Вот уже второй день наш гошпиталь в полном составе, со всем персоналом, пораненными и больными находится в мире так называемого Тридесятого царства. С небес тут жарит яростно оскаленное солнце, воздух благоухает миррой и ладаном, а из земли бьет фонтан самой настоящей живой воды. От ощущения творящегося повсюду чуда у меня даже дыбом на голове встают давно отсутствующие волосы[16]
. Госпожа Максимова, которая прежде, как и я, была отчаянной материалисткой, разъяснила мне, что магическая энергия находится в сродстве с еще непознанной нами энергией жизни, которая и отличает живое от неживого. Она говорит, что косвенно это подтверждается тем, что только живая природа (растения, животные и люди) способна генерировать магическую энергию без посреднического участия духов стихий, и то небольшое количество магии, которое имеется в верхних мирах, как раз и обусловлено наличием этого источника. Его же используют разного рода ведуньи, магнетизеры и колдуны, не имеющие талантов для подключения к энергии мирового эфира. Но к князю Серегину и его присным это не относится. Ни одного колдуна, или мага, зависящего от благосклонности духов стихий, в его окружении нет. Он не упрашивает этих капризных созданий поделиться своей силой, а повелевает им, как генерал повелевает своими солдатами, где им сражаться и где умирать. Кстати, некоторые признаки заставляют меня подозревать, что я тоже имею определенную чувствительность к магии; но чтобы сказать точнее, необходимо устроить специальную проверку.С первых же минут нашего пребывания в гостях у князя Серегина местный персонал, составленный молоденьких остроухих девиц страшной привлекательной силы, совершенно отстранил от дела растерявшихся сестер Крестовоздвиженской общины, неуклюжих в своих серых глухих платьях. Матушка Серафима даже попыталась пожаловаться мне на срамных бесстыдниц, но я только сказал, что в чужой монастырь со своим уставом не ходят. Невместно это. К тому же госпожа Максимова категорически запретила сестрам на пушечный выстрел приближаться к пациентам до тех пор, пока они начисто не вымоются и не переоденутся в местные медицинский одежды – пусть не такие нескромные, как на молоденьких прелестницах, но легкие, белые и стерильно чистые. И вообще, все сестры сами нуждаются в экстренном лечении от самых разных болезней, в первую очередь от хронической усталости и переутомления.

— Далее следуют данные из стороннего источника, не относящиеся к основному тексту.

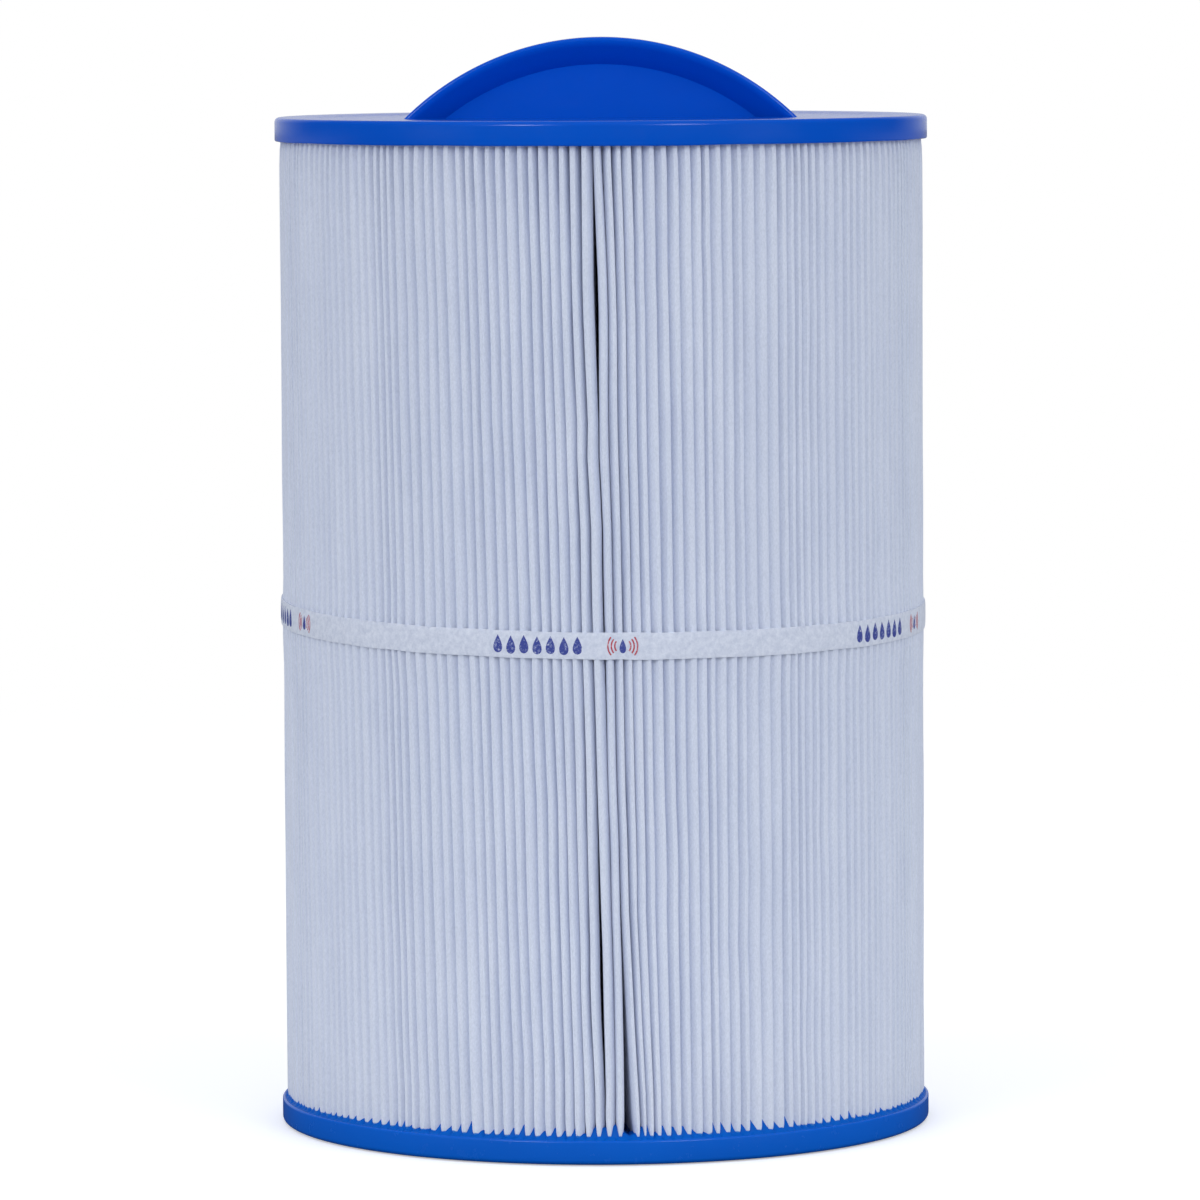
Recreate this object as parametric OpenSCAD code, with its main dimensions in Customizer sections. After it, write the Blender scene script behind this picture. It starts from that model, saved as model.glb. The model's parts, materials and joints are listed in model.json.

Эти девицы, обряженные только в короткие белые халатики, едва прикрывающие срам, точеными контурами своих фигур напоминали молоденьких Венер, неукоснительно выполняли все указания госпожи Лилии и Галины Петровны. Некоторых раненых, осмотренным сим консилиумом, погружали в ванны с живой водой сразу же после полного удаления одежды и повязок. У других повязки, сделанные еще в Севастополе, было велено пока сохранить, и погрузить раненых в живую воду прямо вместе с ними, третьих Галина Петровна повторно оперировала тут же, ругаясь как извозчик на забытые в ране клочья мундиров и сапожной кожи. Все время, пока шла такая операция, госпожа Лилия стояла рядом и держала пациента ладонями за виски, силой своей магии утоляя боль и не давая страдальцу отойти в мир иной.
Меня тоже допустили до ассистирования Галине Петровне при этих операциях, но только после того, как я согласился надеть на себя такие же белые одежды, как и на артанских врачах, а лицо закрыть марлевой маской, чтобы даже пары моего дыхания не попадали в открытую рану. До самостоятельных операций доктор Максимова допускать меня отказывалась, и не в силу моего недостаточного мастерства, а из-за того, что я в значительной степени действовал бы по наитию, исходя из своего большого врачебного опыта, а Галина Петровна ВИДЕЛА, где необходимо вмешательство ее скальпеля. «Глаз-рентген» – с гордостью сказала по этому поводу госпожа Лилия, подняв вверх большой палец. Возможно, и у меня после проверки и инициации магом жизни появится такой талант, и тогда я буду ЗНАТЬ, что необходимо сделать, а не просто догадываться.